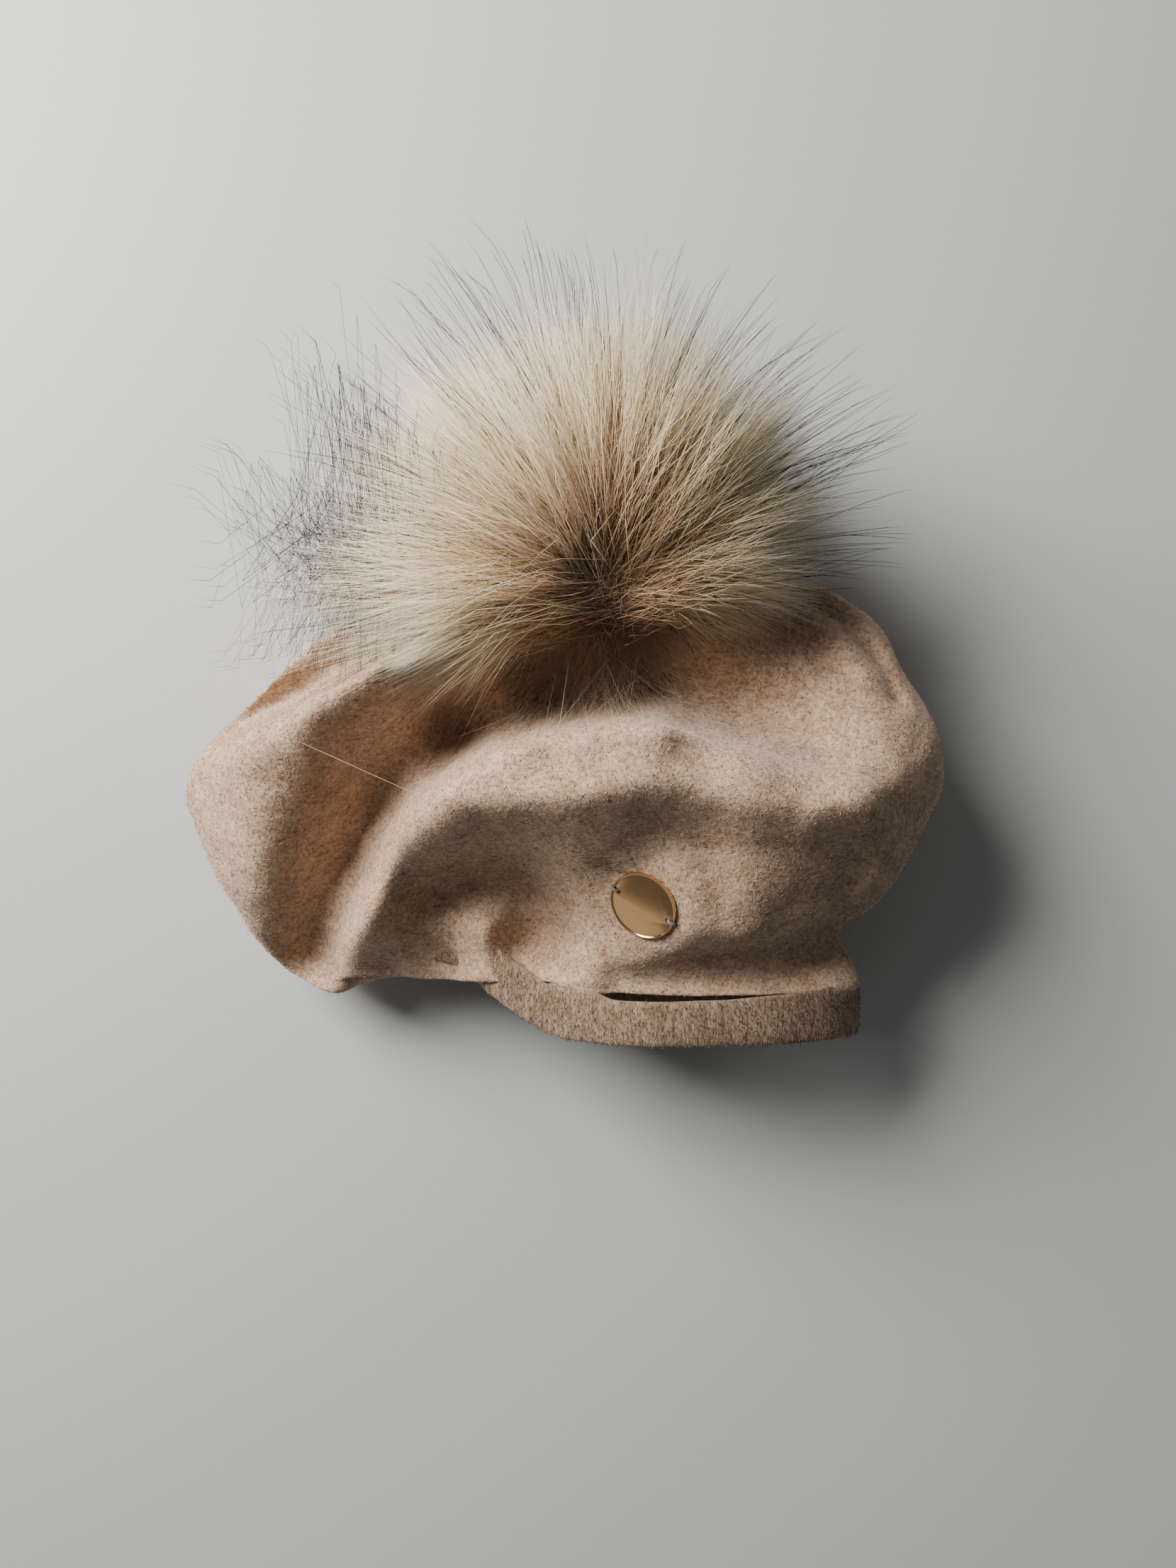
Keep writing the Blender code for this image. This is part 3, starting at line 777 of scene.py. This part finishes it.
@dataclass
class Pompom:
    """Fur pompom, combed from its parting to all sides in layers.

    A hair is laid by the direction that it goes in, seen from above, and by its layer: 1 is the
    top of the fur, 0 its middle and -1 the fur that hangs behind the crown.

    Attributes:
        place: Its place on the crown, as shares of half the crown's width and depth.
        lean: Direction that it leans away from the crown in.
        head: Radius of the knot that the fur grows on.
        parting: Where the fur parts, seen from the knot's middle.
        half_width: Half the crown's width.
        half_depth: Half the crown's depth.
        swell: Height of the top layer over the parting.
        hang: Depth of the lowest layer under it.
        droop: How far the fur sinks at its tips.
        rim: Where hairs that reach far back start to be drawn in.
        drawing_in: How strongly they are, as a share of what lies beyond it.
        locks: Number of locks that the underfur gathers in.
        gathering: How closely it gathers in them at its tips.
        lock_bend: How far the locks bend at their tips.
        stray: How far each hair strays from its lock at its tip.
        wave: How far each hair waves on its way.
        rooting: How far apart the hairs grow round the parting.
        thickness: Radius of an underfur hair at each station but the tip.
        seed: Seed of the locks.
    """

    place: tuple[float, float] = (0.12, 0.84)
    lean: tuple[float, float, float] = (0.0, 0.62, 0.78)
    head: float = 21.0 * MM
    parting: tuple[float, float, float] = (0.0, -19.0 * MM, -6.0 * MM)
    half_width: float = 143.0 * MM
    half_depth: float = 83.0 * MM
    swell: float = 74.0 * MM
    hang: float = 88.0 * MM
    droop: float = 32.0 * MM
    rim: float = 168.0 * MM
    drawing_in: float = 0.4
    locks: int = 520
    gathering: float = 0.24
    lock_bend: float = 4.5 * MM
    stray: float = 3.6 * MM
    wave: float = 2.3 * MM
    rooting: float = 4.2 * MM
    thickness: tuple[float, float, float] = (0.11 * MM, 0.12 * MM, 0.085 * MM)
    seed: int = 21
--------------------
■ EXERCISE DIRECTIONS
Return nothing but the lines from the first line of the listing through the line with "top of the fur, 0", please, keeping every one of them unchanged.

■ IN RESPONSE
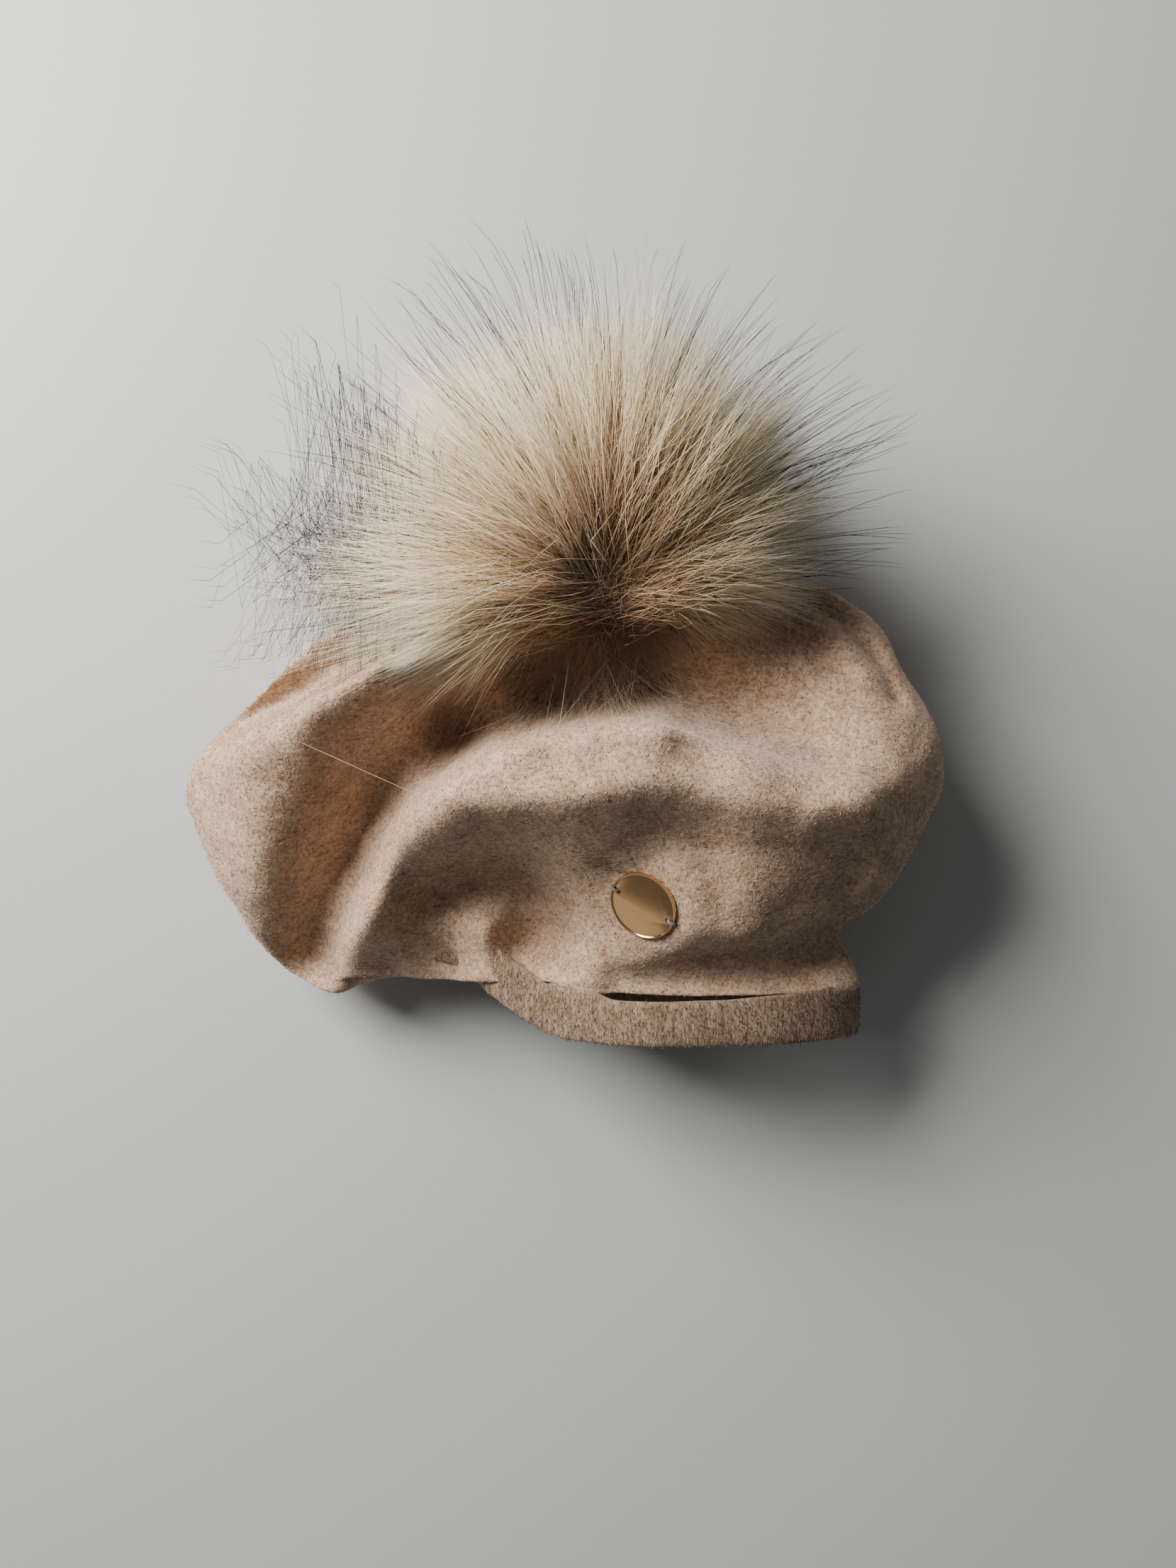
Keep writing the Blender code for this image. This is part 3, starting at line 777 of scene.py. This part finishes it.
@dataclass
class Pompom:
    """Fur pompom, combed from its parting to all sides in layers.

    A hair is laid by the direction that it goes in, seen from above, and by its layer: 1 is the
    top of the fur, 0 its middle and -1 the fur that hangs behind the crown.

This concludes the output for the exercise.